4. In the bowl of a stand mixer fitted with the paddle attachment (or in a large mixing bowl using a handheld mixer), cream the butter on medium speed until it is extremely light in color and fluffy (this will take a few minutes).

5. Reduce speed and add in brown sugar, continue to cream for another minute or so.

6. Add in vanilla, cocoa, cinnamon, espresso, salt, and cayenne and mix until mixture is smooth, another minute or so.

7. Gradually add in your flour mixture and mix until combined.

8. With a spatula, give the bowl a few good stirs to make sure everything is combined and then add mini chocolate chips.

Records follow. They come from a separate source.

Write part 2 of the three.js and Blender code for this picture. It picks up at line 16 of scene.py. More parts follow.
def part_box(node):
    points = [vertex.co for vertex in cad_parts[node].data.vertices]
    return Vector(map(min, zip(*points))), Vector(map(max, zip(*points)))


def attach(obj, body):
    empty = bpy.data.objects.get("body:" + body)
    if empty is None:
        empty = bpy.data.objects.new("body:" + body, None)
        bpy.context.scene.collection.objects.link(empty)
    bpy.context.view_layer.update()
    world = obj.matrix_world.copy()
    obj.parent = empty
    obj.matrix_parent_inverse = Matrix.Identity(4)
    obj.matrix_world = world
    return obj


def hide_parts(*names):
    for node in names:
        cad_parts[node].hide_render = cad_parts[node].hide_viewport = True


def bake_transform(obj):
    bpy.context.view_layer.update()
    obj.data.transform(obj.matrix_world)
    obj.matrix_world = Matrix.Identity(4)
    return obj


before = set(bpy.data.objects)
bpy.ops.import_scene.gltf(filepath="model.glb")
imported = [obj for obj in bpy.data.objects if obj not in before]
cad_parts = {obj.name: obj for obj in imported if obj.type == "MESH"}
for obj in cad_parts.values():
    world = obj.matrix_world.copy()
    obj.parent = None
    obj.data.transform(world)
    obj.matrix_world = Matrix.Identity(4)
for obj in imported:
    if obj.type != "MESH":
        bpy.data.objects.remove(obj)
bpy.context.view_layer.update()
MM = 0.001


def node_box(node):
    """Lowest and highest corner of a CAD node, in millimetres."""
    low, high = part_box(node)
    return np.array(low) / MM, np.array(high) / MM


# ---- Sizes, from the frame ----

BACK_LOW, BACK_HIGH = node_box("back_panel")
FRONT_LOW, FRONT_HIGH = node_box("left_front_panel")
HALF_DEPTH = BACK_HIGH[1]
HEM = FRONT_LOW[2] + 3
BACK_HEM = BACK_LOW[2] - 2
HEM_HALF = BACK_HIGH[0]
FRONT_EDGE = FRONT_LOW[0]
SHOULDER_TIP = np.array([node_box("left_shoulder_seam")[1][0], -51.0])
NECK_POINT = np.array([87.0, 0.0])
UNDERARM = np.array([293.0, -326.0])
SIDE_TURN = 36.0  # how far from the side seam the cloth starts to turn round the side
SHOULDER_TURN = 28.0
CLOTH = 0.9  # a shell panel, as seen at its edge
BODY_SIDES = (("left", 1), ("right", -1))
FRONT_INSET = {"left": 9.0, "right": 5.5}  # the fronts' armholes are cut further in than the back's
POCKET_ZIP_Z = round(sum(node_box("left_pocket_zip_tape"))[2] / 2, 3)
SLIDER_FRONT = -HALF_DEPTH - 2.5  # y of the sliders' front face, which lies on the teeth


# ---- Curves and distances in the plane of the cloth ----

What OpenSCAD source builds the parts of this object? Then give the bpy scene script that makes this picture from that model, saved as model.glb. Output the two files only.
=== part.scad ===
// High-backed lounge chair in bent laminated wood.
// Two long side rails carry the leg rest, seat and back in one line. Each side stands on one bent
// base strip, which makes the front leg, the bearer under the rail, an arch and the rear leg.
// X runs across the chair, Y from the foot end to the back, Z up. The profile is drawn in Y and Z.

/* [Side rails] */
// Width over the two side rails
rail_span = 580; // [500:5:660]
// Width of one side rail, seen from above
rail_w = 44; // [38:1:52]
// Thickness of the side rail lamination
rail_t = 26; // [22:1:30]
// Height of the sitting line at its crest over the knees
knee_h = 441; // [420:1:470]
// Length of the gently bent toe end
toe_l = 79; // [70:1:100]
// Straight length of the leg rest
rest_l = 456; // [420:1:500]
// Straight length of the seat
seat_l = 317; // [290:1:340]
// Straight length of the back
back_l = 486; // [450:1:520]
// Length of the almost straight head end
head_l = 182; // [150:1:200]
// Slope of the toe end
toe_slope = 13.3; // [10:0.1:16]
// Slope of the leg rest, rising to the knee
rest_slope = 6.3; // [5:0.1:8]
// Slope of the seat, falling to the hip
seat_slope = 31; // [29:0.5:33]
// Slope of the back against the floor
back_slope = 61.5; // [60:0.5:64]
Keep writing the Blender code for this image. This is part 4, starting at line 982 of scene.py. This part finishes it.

9. The original recipe calls for using a small ice cream scoop to form cookies. The Amateur Gourmet and I both liked the idea of larger cookies, so I just divided the dough into 14 even portions for a total of 14 cookies. I rolled them into little balls, placed on my baking sheets, and flattened with the bottom of a glass and then sprinkled with a bit of granulated sugar. Once this step is complete you’ll want to place the trays in the fridge for at least an hour (mine were in there for about 3).

10. Position a rack in the lower third of the oven and preheat the oven to 350 F.

Bake the cookies, one sheet at a time, for 8 to 10 minutes, rotating the pan halfway through the baking time for even doneness. Cool the cookies completely on wire racks.

The texture of these cookies was almost fudgy. They were dense, buttery, creamy, and rich. The spices added great flavor and they were perfectly chocolaty. While baked goods are always better the day they’re made, the texture of these improved the next morning (yes, I had these for breakfast, don’t judge).